Acquisition & Entry
Can a foreign national acquire real estate in Mexico?
Yes. Mexican law permits foreign investment in real estate through legally recognized structures. Within the restricted zone — fifty kilometres along the coast and one hundred along the borders — foreign individuals hold residential property through a fideicomiso, a bank trust administered by a Mexican financial institution. Outside that zone, direct ownership is generally available.
What is the restricted-zone fideicomiso, and when is it required?
A fideicomiso is a bank trust through which a foreign investor holds the rights to property within the restricted zone, in compliance with Mexico’s constitutional ownership provisions. The institution holds title as trustee; the investor directs use, enjoyment, sale, and inheritance. It is required for foreign residential acquisitions inside the restricted zone.
When does acquiring through a Mexican corporation make sense?
For non-residential or commercial purposes, a foreign investor may hold restricted-zone property through a Mexican company rather than a trust. The right vehicle — trust, corporation, or a combination — depends on the property’s use, the number of assets, and the investor’s tax position. Corporate-form selection is a structuring decision, not a formality.
What are the risks of ejido (agrarian) land?
Ejido land is governed by agrarian law and differs fundamentally from privately titled property. It cannot be treated as ordinary real estate until duly regularized, and its legal status and documentation must be examined carefully before any transaction. Mistaking agrarian land for private property is among the most consequential errors a foreign buyer can make.
What does proper due diligence cover?
Beyond confirming title, due diligence examines the chain of ownership, encumbrances and liens, zoning and land use, federal-zone and environmental status, tax standing, and compliance with anti-money-laundering and foreign-investment registration requirements. It is the difference between an assumption and a verified position — and it is completed before closing, not after.
Development & the Coast
Who owns the beach — what is the Federal Maritime-Terrestrial Zone (ZOFEMAT)?
Beaches and the strip adjacent to them form part of the Federal Maritime-Terrestrial Zone (ZOFEMAT), administered by federal authorities. It cannot be privately owned; it may only be held under concession, and only on conditional terms. Beachfront projects depend on the correct concession being in place and properly maintained.
What permits does a coastal development or condominium require?
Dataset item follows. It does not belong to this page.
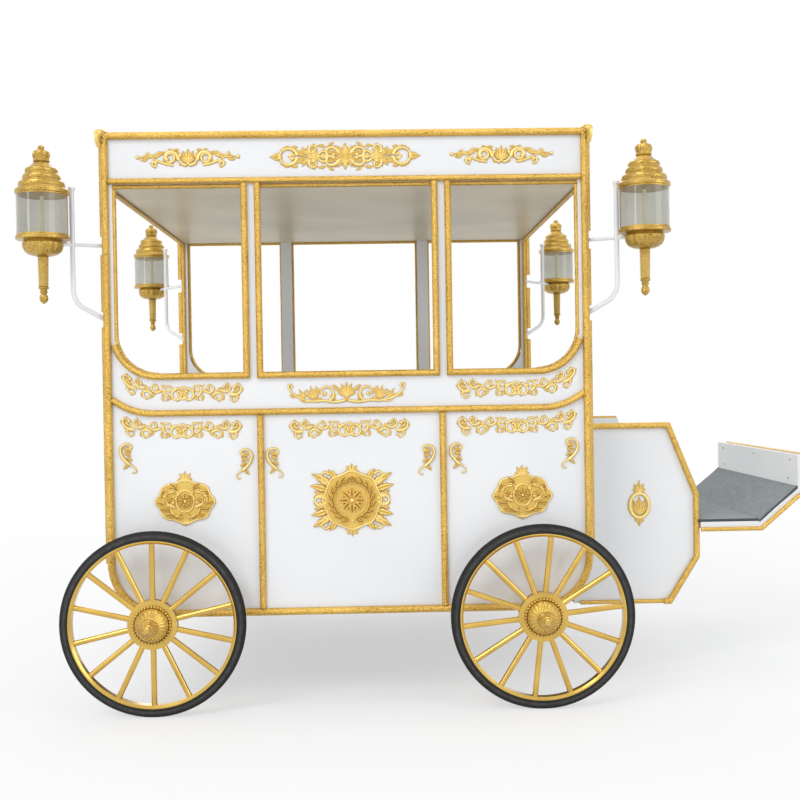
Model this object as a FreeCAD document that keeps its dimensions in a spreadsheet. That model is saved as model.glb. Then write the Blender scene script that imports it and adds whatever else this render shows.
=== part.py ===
"""Horse-drawn carriage with a flat-roofed panelled body, gold rope mouldings and a small driver's box.

Frame of the model: +X forward, +Y to the carriage's left, +Z up, the floor at Z = 0.
Every length is in millimetres.
"""
import FreeCAD
import Part
import Sketcher
import math
import os
from FreeCAD import Vector

document = FreeCAD.newDocument("Carriage")

# ---------------------------------------------------------------- driving dimensions
# alias, millimetres, what it is
SIZES = [
    ("body_length", 2040, "over the outer faces of the end walls"),
    ("body_width", 1904, "over the outer faces of the side panels"),
    ("body_bottom", 402, "underside of the side panels above the ground"),
    ("roof_top", 2433, "top of the fascia boards above the ground"),
    ("wall", 40, "thickness of the body walls"),
    ("corner_radius", 218, "rounding of the body's lower corners"),
    ("fascia_height", 195, "height of the fascia boards"),
    ("belt_height", 1256, "belt line above the ground, mid-length"),
    ("waist_height", 156, "window sill above the belt line"),
    ("belt_rise", 75, "rise of the belt line at the corner posts"),
    ("belt_curve", 190, "length over which the belt line rises"),
    ("ceiling_drop", 19, "underside of the ceiling below the fascia boards"),
    ("ceiling_board", 12, "thickness of the ceiling panel"),
    ("roof_board", 20, "thickness of the roof panel"),
    ("deck_board", 30, "thickness of the floor deck"),
    ("window_post", 57, "between the mouldings of neighbouring windows"),
    ("window_centre_half", 375, "half the width of the middle window, at its moulding"),
    ("window_margin", 29, "outer windows' outer edge inside the corner moulding's centre line"),
    ("window_radius", 185, "outer lower corners of the outer windows"),
    ("window_overrun", 6, "rounded corner's furthest point beyond the slim moulding"),
    ("window_lip", 3, "windows' edges inside their moulding's centre line"),
    ("rope", 28, "diameter of the windows', belt's and seams' mouldings"),
    ("frame_rope", 31, "diameter of the mouldings round each side"),
    ("end_rope", 34, "diameter of the mouldings round each end"),
    ("rail_rope", 25, "diameter of the mouldings along the foot of the fascia boards"),
    ("slim_rope", 19, "diameter of the slim mouldings"),
    ("rope_seat", 8, "moulding's centre line in front of the face that it is fixed to"),
    ("slim_rope_seat", 5, "the same of a slim moulding"),
    ("end_rope_seat", 10, "the same of an end's moulding"),
    ("head_rope_seat", 8.5, "slim moulding's centre line below the head that it hangs from"),
    ("rope_inset", 3, "moulding's centre line inside the edge of its panel"),
    ("rope_gap", 0.5, "clearance between two mouldings that meet"),
    ("seam_left", 378, "rear vertical seam of the lower side panel behind mid-length"),
    ("seam_right", 397, "front vertical seam of the lower side panel ahead of mid-length"),
    ("door_width", 620, "rear door"),
    ("door_bottom", 640, "underside of the rear door above the ground"),
    ("door_gap", 8, "clearance around the rear door"),
    ("door_rope_end", 28, "door and wall mouldings stop this far from the hinge gap"),
    ("hinge_pin", 10, "diameter of the door's hinge pins"),
    ("hinge_barrel", 20, "diameter of the door's hinge barrels"),
    ("hinge_barrel_length", 80, "length of a door hinge barrel"),
    ("hinge_standoff", 14, "hinge pin's axis behind the wall's outer face"),
    ("hinge_inset", 130, "hinge barrels' middle from the door's ends"),
    ("hinge_strap", 120, "length of the straps on the door"),
    ("hinge_leaf", 45, "length of the lugs on the wall"),
    ("hinge_knuckle", 20, "length of the fixed knuckles above and below a barrel"),
    ("hinge_gap", 2, "clearance between a barrel and its knuckles"),
    ("latch_inset", 60, "latch knob from the door's edge"),
    ("latch_drop", 150, "latch knob below the door's top"),
    ("latch_knob", 28, "diameter of the latch knob"),
    ("latch_reach", 34, "latch knob's end in front of the door"),
    ("latch_length", 124, "length of the latch bar"),
    ("latch_width", 24, "width of the latch bar"),
    ("latch_bar", 8, "thickness of the latch bar"),
    ("fit", 0.05, "radial running clearance"),
    ("wheel_radius", 385.7, "outside of the tyre"),
    ("wheel_offset", 118, "wheel's middle plane outboard of the side panel's face"),
    ("rear_axle_x", 824, "rear axle behind mid-length"),
    ("front_axle_x", 798, "front axle ahead of mid-length"),
    ("tyre_depth", 38, "radial thickness of the tyre"),
    ("tyre_width", 38, "width of the tyre"),
    ("rim_depth", 13, "radial thickness of the rim"),
    ("rim_width", 45, "width of the rim"),
    ("spokes", 14, "number of spokes in a wheel"),
    ("spoke", 24, "diameter of a spoke"),
    ("spoke_root", 4, "depth of a spoke's root in the nave"),
    ("nave_radius", 52, "wheel nave"),
    ("nave_inner", 40, "nave inboard of the wheel's middle plane"),
    ("nave_gap", 5, "clearance between the nave and the plate behind it"),
    ("hub_plate_radius", 102.5, "clamping plates on both sides of the spokes"),
    ("hub_plate", 9, "thickness of a clamping plate"),
    ("hub_ring_radius", 80, "beaded ring on the outer plate"),
    ("hub_dome_radius", 71, "domed hub cap"),
    ("hub_cap", 125, "hub cap's tip in front of the outer plate"),
    ("hub_nose_radius", 28, "root of the hub cap's long nose"),
    ("rear_spoke_turn", 12.857, "degrees from the horizontal to a rear spoke"),
    ("front_spoke_turn", 6.3, "degrees from the horizontal to a front spoke"),
    ("spindle", 30, "diameter of the wheel spindles"),
    ("spindle_reach", 42, "spindle's end outboard of the wheel's middle plane"),
    ("rail_height", 40, "height of the chassis rails"),
    ("rail_width", 60, "width of the chassis rails"),
    ("rail_spacing", 900, "between the middles of the chassis rails"),
    ("rail_rear", 880, "rear end of the rails behind mid-length"),
    ("rail_front", 1420, "front end of the rails ahead of mid-length"),
    ("outrigger_inset", 160, "cross members' ends over the axles inside the side face"),
    ("beam", 50, "axle beam, square"),
    ("knuckle_plate", 22, "thickness of the plates at the ends of the beams"),
    ("knuckle_width", 80, "width of those plates"),
    ("knuckle_top", 425, "top of those plates above the ground"),
    ("turn_plate", 10, "thickness of each turntable plate"),
    ("turn_gap", 1, "clearance between the turntable plates"),
    ("turn_radius", 190, "turntable plates"),
    ("king_pin", 30, "diameter of the king pin"),
    ("pole_arm", 30, "pole arms, square"),
    ("pole_arm_spacing", 110, "between the middles of the pole arms"),
    ("pole_eye_x", 1440, "pole pin hole ahead of mid-length"),
    ("pole_tie", 220, "tie between the pole arms behind the pole pin hole"),
    ("pole_pin", 20, "diameter of the hole for the pole pin"),
    ("box_width", 1125, "driver's box over its side panels"),
    ("foot_overhang", 30, "footboard and dash panel beyond each side of the driver's box"),
    ("box_panel", 40, "thickness of the driver's box panels"),
    ("box_top", 1159, "top edge of the driver's box"),
    ("box_top_length", 446, "top edge ahead of the body's end"),
    ("box_length", 576, "driver's box ahead of the body's end"),
    ("box_shoulder", 833, "upper corner of the driver's box front"),
    ("box_knee", 544, "lower corner of the driver's box front"),
    ("box_bottom", 336, "lower edge of the driver's box"),
    ("box_board", 26, "thickness of the driver's box front and bottom boards"),
    ("seat_drop", 60, "seat board below the box's top edge"),
    ("seat_board", 25, "thickness of the seat board"),
    ("foot_level", 706, "top of the footboard under its carpet"),
    ("foot_flat", 861, "end of the level footboard ahead of the body's end"),
    ("foot_reach", 1041, "end of the sloped footboard ahead of the body's end"),
    ("foot_rise", 146, "rise of the sloped footboard"),
    ("foot_board", 30, "thickness of the footboard"),
    ("carpet", 10, "thickness of the footboard's carpet"),
    ("carpet_inset", 5, "carpet inside the footboard's side edges"),
    ("dash_height", 156, "dash panel above the end of the footboard"),
    ("dash", 42, "thickness of the dash panel"),
    ("dash_rope_rise", 6, "dash moulding above the top of the dash panel"),
    ("foot_rope_drop", 4, "footboard's moulding below the board's underside"),
    ("lantern_x", 1236, "lantern's axis from mid-length"),
    ("lantern_y", 155, "lantern's axis outboard of the side panel's face"),
    ("lantern_tip", 1714, "lantern's lower tip above the ground"),
    ("lantern_height", 649, "lantern from its lower tip to its crown"),
    ("lantern_brim", 107, "radius of the lantern's two brims"),
    ("lantern_rod", 14, "diameter of the rod in the middle of the lantern"),
    ("glass_inset", 5, "glass's outer face inside the edges of the brims"),
    ("glass_wall", 3, "thickness of the lantern's glass"),
    ("bracket_tube", 21, "diameter of the lantern brackets' bent tubes"),
    ("arm_tube", 16, "diameter of the lantern brackets' arms"),
    ("bracket_reach", 128, "upright tube inboard of the lantern's axis"),
    ("bracket_seat", 26, "brackets' ends on the corner inside the side face"),
    ("bracket_bend", 80, "radius of the bend below the upright tube"),
    ("bracket_top_rise", 478, "top of the upright tube above the lantern's lower tip"),
    ("bracket_arm_rise", 250, "arm's end at the bowl above the lantern's lower tip"),
    ("bracket_arm_slope", 7, "arm's end at the corner above its end at the bowl"),
    ("bracket_bend_rise", 61, "start of the bend above the lantern's lower tip"),
    ("bracket_foot_drop", 62, "foot of the lower stay below the lantern's lower tip"),
    ("arm_gap", 78, "opening in the end moulding round an arm's end"),
    ("stay_gap", 66, "opening in the end moulding round a stay's end"),
    ("stay_gap_rise", 6, "middle of that opening above the stay's end"),
    ("seat_gap", 0.3, "clearance where a round piece rests against another"),
]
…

Coastal developments and condominium projects involve permitting at several levels — construction and land-use authorizations, environmental and federal-zone clearances, condominium and homeowners’-association governance, and, for pre-sales, compliance with PROFECO and properly structured pre-construction contracts. Whether a project may proceed, and whether it endures beyond review, depends on these being correct from the outset.
Holding, Tax & Residency
How is a sale (disposition) taxed — ISR / capital gains?
A disposition may generate income tax (ISR) on the gain. The amount turns on residency status, the documented acquisition value, documented improvements, and any exemptions for which the seller qualifies. A sound tax position rests on documentation assembled in advance — not on assurances given by third parties at closing.
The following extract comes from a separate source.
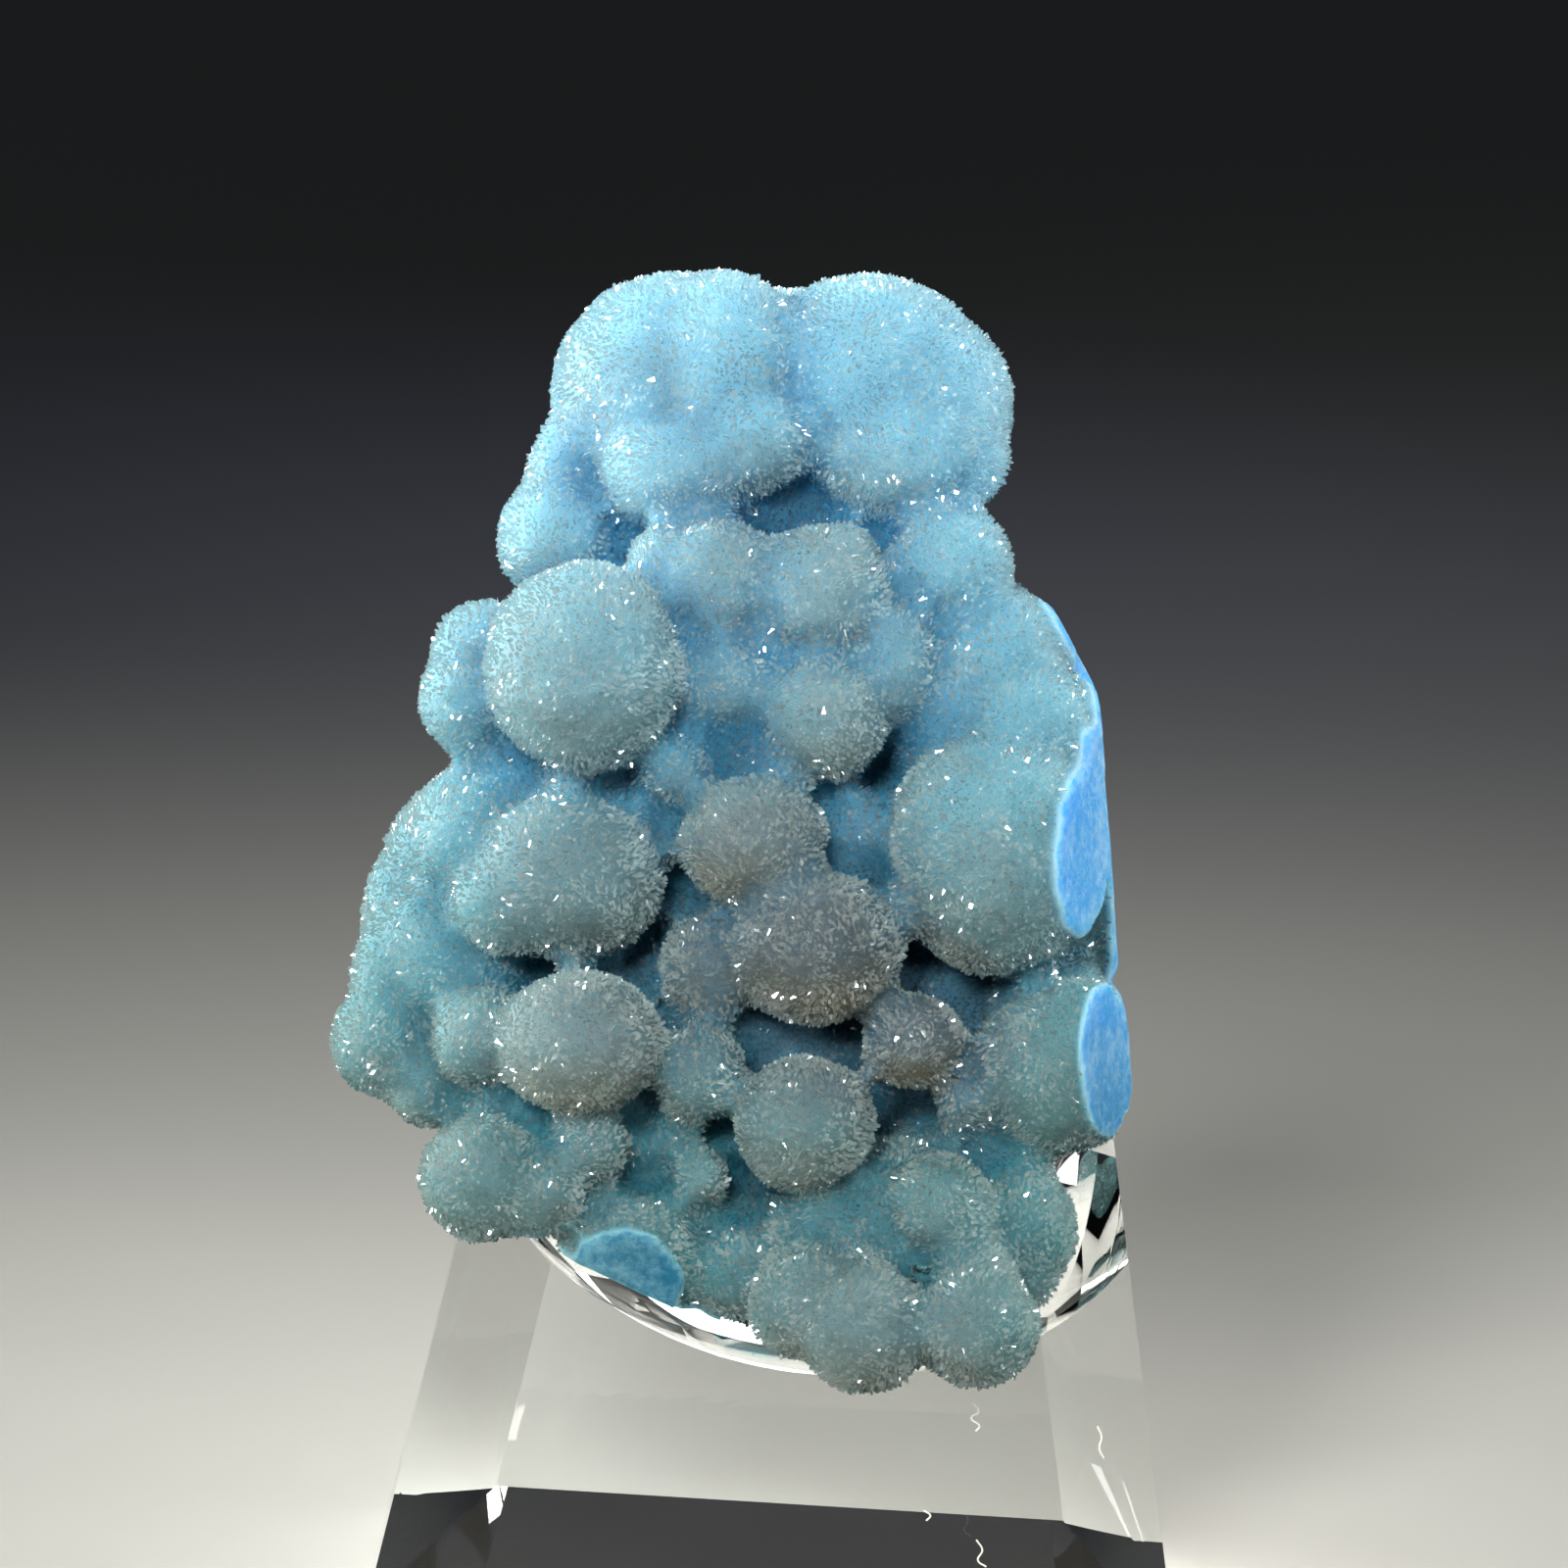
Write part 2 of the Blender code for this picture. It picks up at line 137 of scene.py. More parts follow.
def broken_share(places, facing):
    """1 on the broken faces and 0 on the crust, for points in the stone's own axes."""
    share = np.zeros(len(places))
    for _, point, way, reach, flatness in BREAKS:
        way = np.array(way) / np.linalg.norm(way)
        off = places - np.array(point)
        height = off @ way
        aside = np.linalg.norm(off - height[:, None] * way, axis=1)
        near = (np.abs(height) < flatness) & (aside < reach) & (facing @ way > 0.8 - 0.1 * flatness)
        share[near] = 1.0
    return share


stone_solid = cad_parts["hemimorphite"]
body = bpy.data.objects.new("stone_body", stone_solid.data.copy())
bpy.context.scene.collection.objects.link(body)
weld = body.modifiers.new("weld", "WELD")
weld.merge_threshold = 0.00001
skin = body.modifiers.new("even skin", "REMESH")
skin.mode = "VOXEL"
skin.voxel_size = BODY_GRID
evaluated(body)
body_edges = np.array([edge.vertices[:] for edge in body.data.edges])
body_facing = directions_of(body.data) @ np.array(STONE_LEAN)
body_broken = broken_share(own_places(points_of(body.data)), body_facing)
body_broken = np.clip(evened(body_broken, body_edges, 6) * 1.6 - 0.3, 0.0, 1.0)

# Every round draws the skin in and swells it out again, so that its bumps even out and its
# size stays. The broken faces are mostly spared, which keeps them flat and their rims crisp.
rounded = points_of(body.data)
draw_in = DRAWN_IN - DRAWN_IN_LESS_BROKEN * body_broken
swell = SWOLLEN_LESS_BROKEN * body_broken - SWOLLEN
for _ in range(BODY_ROUNDING):
    rounded = evened(rounded, body_edges, 1, draw_in)
    rounded = evened(rounded, body_edges, 1, swell)
place_points(body.data, rounded)
body_out = directions_of(body.data)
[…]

Do I need residency to invest or hold property?
No. Holding property through a fideicomiso or a Mexican company does not require residency. Residency is a separate, migration matter, which may become relevant for those who relocate or conduct ongoing business in Mexico.
Counsel & Disputes
Does the notary represent my interests?
No. The Mexican notario is a public official who authenticates and formalizes the transaction; he does not represent either the buyer or the seller, nor advise on whether the structure serves your interests. That role belongs to independent counsel.
What happens if a dispute arises?
The firm represents and defends the client across the matters a foreign investment can raise — documentation, regulatory, contractual, and agrarian disputes — through negotiation and, where required, litigation before the competent Mexican judicial instance. Outcomes turn on advocacy, on the law, and on the documentation built long before the dispute.
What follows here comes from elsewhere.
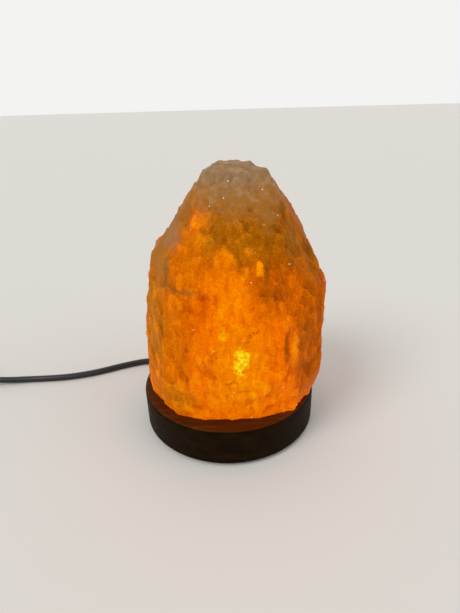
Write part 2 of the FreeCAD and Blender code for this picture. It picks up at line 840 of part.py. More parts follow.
def cord_coil():
    turns = coil_turns * 2 + 0.5
    quarters = int(round(turns * 4))
    stops = [turns * k / quarters for k in range(quarters + 1)]
    spots = [(coil_place(t), coil_way(t)) for t in stops]
    spots[0] = (spots[0][0], V(-1, 0, 0))
    spots[-1] = (spots[-1][0], V(1, 0, 0))
    first, last = spots[0][0], spots[-1][0]
    edges = [Part.LineSegment(first + V(straight_end, 0, 0), first).toShape()]
    for (p, p_way), (q, q_way) in zip(spots, spots[1:]):
        edges += biarc(p, p_way, q, q_way)
    edges.append(Part.LineSegment(last, last + V(straight_end, 0, 0)).toShape())
    wire = Part.Wire(edges)
    least_gap(wire)
    return tube(wire, "cord_coil")


def least_gap(wire):
    """Print the coil's least gap to itself, measured between points along its axis."""
    points = wire.discretize(Distance=1.5)
    skip = int(cord_radius * 2 * math.pi / 1.5)
    least = 1e9
    for i, p in enumerate(points):
        for q in points[i + skip:]:
            if abs(p.x - q.x) < 8 and abs(p.y - q.y) < 8:
                least = min(least, (p - q).Length)
    print("cord_coil: least gap to itself %.2f mm" % (least - cord_radius * 2))


def cord_tail():
    end = coil_place(coil_turns * 2 + 0.5) + V(straight_end, 0, 0)
    start = (end.x, end.y, end.z)
    route = [start, (end.x + 10.0, end.y, end.z)]
    route += [(end.x + x, end.y + y, z) for x, y, z in tail_route]
    route += [(plug_start.x - 10.0, plug_start.y, plug_start.z), tuple(plug_start)]
    return tube(cord_wire(route, "cord_tail"), "cord_tail")


def coil_ties():
    """Two flat straps round the coil, left and right, that it lies on."""
    inner = coil_inner_radius - cord_radius - seat_gap
    outer = coil_outer_radius + cord_radius + seat_gap
    high = coil_low + coil_step + cord_radius + seat_gap
    straps = []
    for side in (-1, 1):
        near, far = sorted((side * (inner - tie_thickness), side * (outer + tie_thickness)))
        whole = block((near, -tie_width / 2, 0), (far, tie_width / 2, high + tie_thickness))
        near, far = sorted((side * inner, side * outer))
        room = block((near, -tie_width, tie_thickness), (far, tie_width, high))
        straps.append(whole.cut(room).translated(coil_centre))
    return Part.makeCompound(straps)


# ---------------------------------------------------------------- mains plug
coil_end = coil_place(coil_turns * 2 + 0.5)
plug_start = V(coil_end.x + straight_end + tail_reach, coil_end.y + tail_aside, plug_thickness / 2)
plug_back = plug_start.x + relief_length
plug_face = plug_back + plug_length


def plug_body():
    half = plug_width / 2
    tail = plug_tail_width / 2
    points = (
        (plug_back, -tail), (plug_face - plug_nose, -half), (plug_face, -half),
        (plug_face, half), (plug_face - plug_nose, half), (plug_back, tail),
    )
    outline = [V(x, plug_start.y + y, 0) for x, y in points]
    body = Part.Face(Part.makePolygon(outline + outline[:1])).extrude(V(0, 0, plug_thickness))
    uprights = [e for e in body.Edges if abs(e.Vertexes[0].Z - e.Vertexes[1].Z) > 1]
    body = body.makeFillet(plug_edge, uprights)
    rims = [e for e in body.Edges if abs(e.Vertexes[0].Z - e.Vertexes[1].Z) < 1e-6]
    body = body.makeFillet(plug_edge * 0.6, rims)
    for y in prong_rows():
        hole = Part.makeCylinder(prong_radius + slip_gap, 6, V(plug_face - 5, y, plug_start.z), V(1, 0, 0))
        body = body.cut(hole)
    return body


def prong_rows():
    return (plug_start.y - prong_spacing / 2, plug_start.y + prong_spacing / 2)


def plug_prongs():
    prongs = []
    for y in prong_rows():
        root = V(plug_face - 5, y, plug_start.z)
        core = Part.makeCylinder(prong_sleeve_radius - 0.5, 5 + sleeve_length, root, V(1, 0, 0))
        tip_start = root + V(5 + sleeve_length, 0, 0)
        bare = Part.makeCylinder(prong_radius, prong_length - sleeve_length, tip_start, V(1, 0, 0))
        rims = [e for e in bare.Edges if isinstance(e.Curve, Part.Circle)
                and e.Curve.Center.x > plug_face + prong_length - 1e-3]
        prongs.append(core.fuse(bare.makeFillet(prong_radius * 0.6, rims)))
    return Part.makeCompound(prongs)


def prong_sleeves():
    sleeves = []
    for y in prong_rows():
        root = V(plug_face - 5, y, plug_start.z)
        outer = Part.makeCylinder(prong_sleeve_radius, 5 + sleeve_length, root, V(1, 0, 0))
        inner = Part.makeCylinder(prong_sleeve_radius - 0.5, 5 + sleeve_length, root, V(1, 0, 0))
        sleeves.append(outer.cut(inner))
    return Part.makeCompound(sleeves)


def plug_relief():
    return Part.makeCone(relief_end_radius, relief_radius, relief_length, plug_start, V(1, 0, 0))


save("cord_lead", cord_lead())
save("cord_link", cord_link())
save("cord_coil", cord_coil())
save("cord_tail", cord_tail())
save("coil_ties", coil_ties())
save("plug_body", plug_body())
save("plug_prongs", plug_prongs())
save("prong_sleeves", prong_sleeves())
save("plug_relief", plug_relief())
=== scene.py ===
import json
import math

import bmesh
import bpy
from mathutils import Matrix, Vector, noise

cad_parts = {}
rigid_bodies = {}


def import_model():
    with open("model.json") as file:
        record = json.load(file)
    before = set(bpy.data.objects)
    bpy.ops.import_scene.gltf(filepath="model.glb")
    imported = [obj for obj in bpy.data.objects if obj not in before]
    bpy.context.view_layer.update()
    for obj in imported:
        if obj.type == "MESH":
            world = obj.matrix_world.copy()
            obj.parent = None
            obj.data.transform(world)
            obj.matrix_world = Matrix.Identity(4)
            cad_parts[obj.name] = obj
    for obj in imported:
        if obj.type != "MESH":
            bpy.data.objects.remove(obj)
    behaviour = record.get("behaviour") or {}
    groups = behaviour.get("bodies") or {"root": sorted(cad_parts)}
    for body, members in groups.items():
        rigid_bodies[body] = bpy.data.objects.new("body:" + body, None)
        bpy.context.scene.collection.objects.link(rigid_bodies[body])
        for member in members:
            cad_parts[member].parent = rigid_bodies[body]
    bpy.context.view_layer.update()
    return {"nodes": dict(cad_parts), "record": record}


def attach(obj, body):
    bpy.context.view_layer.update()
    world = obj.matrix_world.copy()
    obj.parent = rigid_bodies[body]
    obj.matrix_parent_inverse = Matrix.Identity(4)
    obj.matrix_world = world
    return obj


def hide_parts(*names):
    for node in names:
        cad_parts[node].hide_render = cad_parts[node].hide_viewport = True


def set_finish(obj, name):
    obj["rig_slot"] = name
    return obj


# Salt crystal lamp. Places are given in millimetres about the axis of the round stand, front
# towards -Y, and at() turns them into the frame's metres.

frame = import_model()
nodes = frame["nodes"]
mm = 0.001
standShift = -3.2      # the stand's axis, seen from the frame's origin


def at(x, y, z):
    return Vector(((x + standShift) * mm, y * mm, z * mm))


def addObject(name, data):
    made = bpy.data.objects.new(name, data)
    bpy.context.scene.collection.objects.link(made)
    return made


def addPiece(name, data, body, slot):
    piece = addObject(name, data)
    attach(piece, body)
    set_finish(piece, slot)
    return piece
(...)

Why independent legal counsel, rather than the broker or the notary?
The broker markets and negotiates; the notary formalizes. Neither represents your interests or answers for the structure, the tax exposure, or the regulatory compliance behind the transaction. Independent counsel is the only party at the table whose duty is to the investor — and whose work is to architect, and defend, legal control.
This FAQ is general information about foreign investment in Mexico, not legal advice for a specific matter. Individuals evaluating an acquisition, development, transfer, or dispute may wish to obtain independent legal guidance on their particular circumstances.